Paper detail

The X-ray Energy Dependence of the Relation between Optical and X-ray Emission in Quasars

We develop a new approach to the well-studied anti-correlation between the optical-to-X-ray spectral index, alpha_ox, and the monochromatic optical luminosity, l_opt. By cross-correlating the SDSS DR5 quasar catalog with the XMM-Newton archive, we create a sample of 327 quasars with X-ray S/N > 6, where both optical and X-ray spectra are available. This allows alpha_ox to be defined at arbitrary frequencies, rather than the standard 2500 Angstroms and 2 keV. We find that while the choice of optical wavelength does not strongly influence the alpha_ox-l_opt relation, the slope of the relation does depend on the choice of X-ray energy.
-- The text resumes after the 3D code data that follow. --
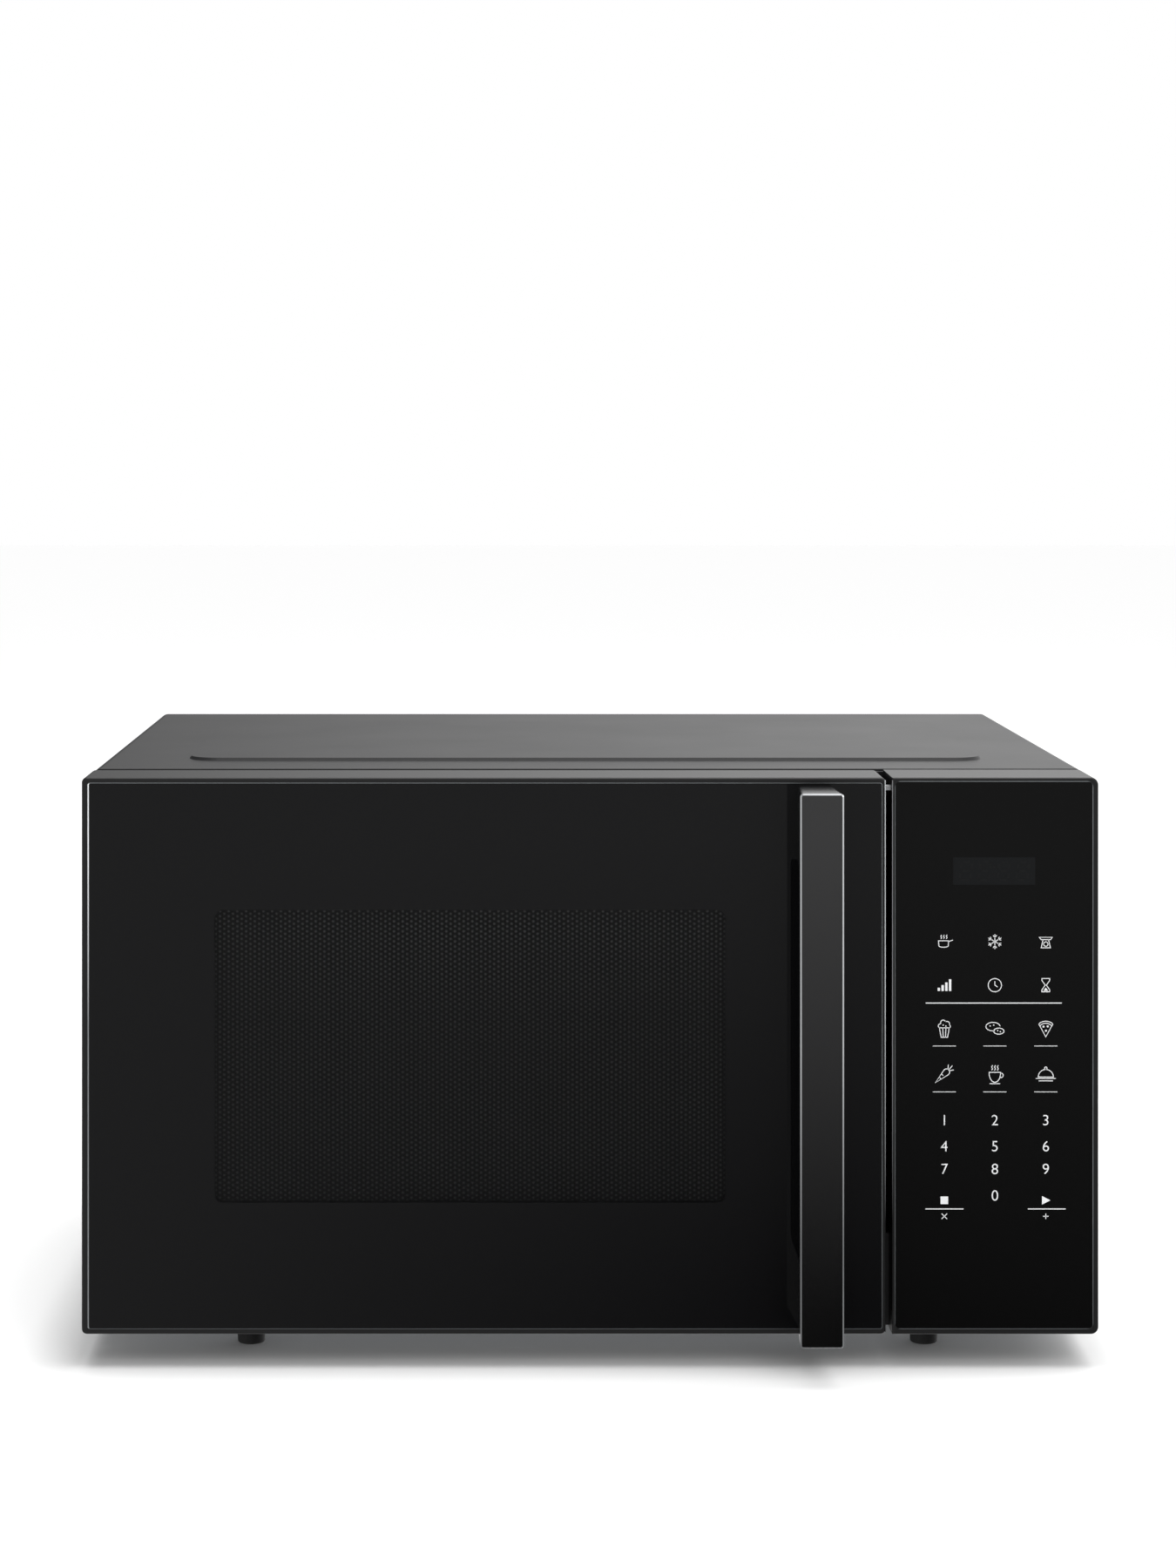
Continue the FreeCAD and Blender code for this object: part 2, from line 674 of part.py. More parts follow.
def fanShroud():
    """Square plate inside the back plate with a round throat for the blade and arms for the motor."""
    back = "caseRear - 2 * sheetThick"
    plate = box(("fanX - 52", "fanX + 52"), (f"{back} - 2.4", back), ("fanZ - 52", "fanZ + 52"))
    throat = tube("Y", ("fanX", f"{back} - 20", "fanZ"), "fanRadius + 4", "fanRadius + 2", 20)
    arms = box(("fanX - fanRadius - 3", "fanX + fanRadius + 3"), (f"{back} - 24", f"{back} - 20"),
               ("fanZ - 6", "fanZ + 6"))
    hub = rod("Y", ("fanX", f"{back} - 24", "fanZ"), 12, 4)
    opening = rod("Y", ("fanX", f"{back} - 19.9", "fanZ"), "fanRadius + 2", 30)
    bore = rod("Y", ("fanX", f"{back} - 30", "fanZ"), 3, 12)
    return cut(fuse([cut(fuse([plate, throat]), [opening]), arms, hub]), [bore])


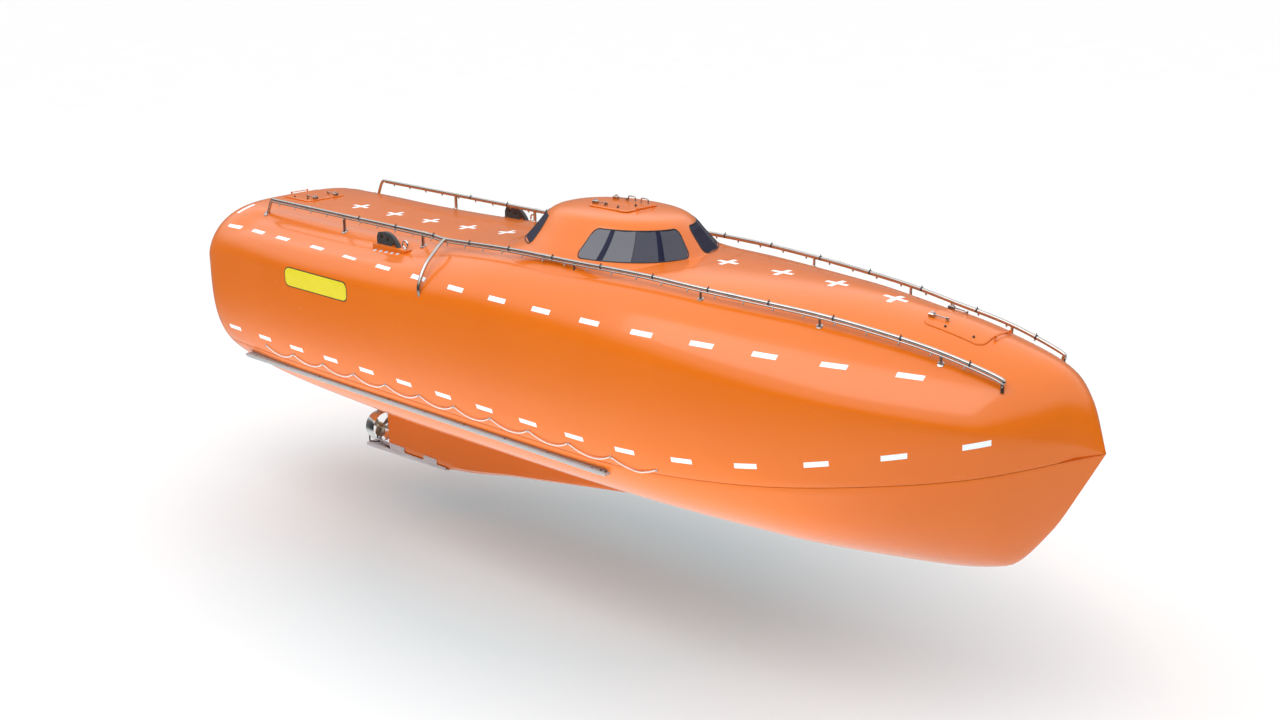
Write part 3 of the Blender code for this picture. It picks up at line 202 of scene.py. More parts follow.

The slope of the relation becomes steeper when alpha_ox is defined at low (~ 1 keV) X-ray energies. This change is significant when compared to the slope predicted by a decrease in the baseline over which alpha_ox is defined. The slopes are also marginally flatter than predicted at high (~ 10 keV) X-ray energies. Partial correlation tests show that while the primary driver of alpha_ox is l_opt, the Eddington ratio correlates strongly with alpha_ox when l_opt is taken into account, so accretion rate may help explain these results. We combine the alpha_ox-l_opt and Gamma -L_bol/L_Edd relations to naturally explain two results: 1) the existence of the Gamma-l_x relation as reported in Young et al. (2009) and 2) the lack of a Gamma-l_opt relation. The consistency of the optical/X-ray correlations establishes a more complete framework for understanding the relation between quasar emission mechanisms. We also discuss two correlations with the hard X-ray bolometric correction, which we show correlates with both alpha_ox and Eddington ratio. This confirms that an increase in accretion rate correlates with a decrease in the fraction of up-scattered disk photons.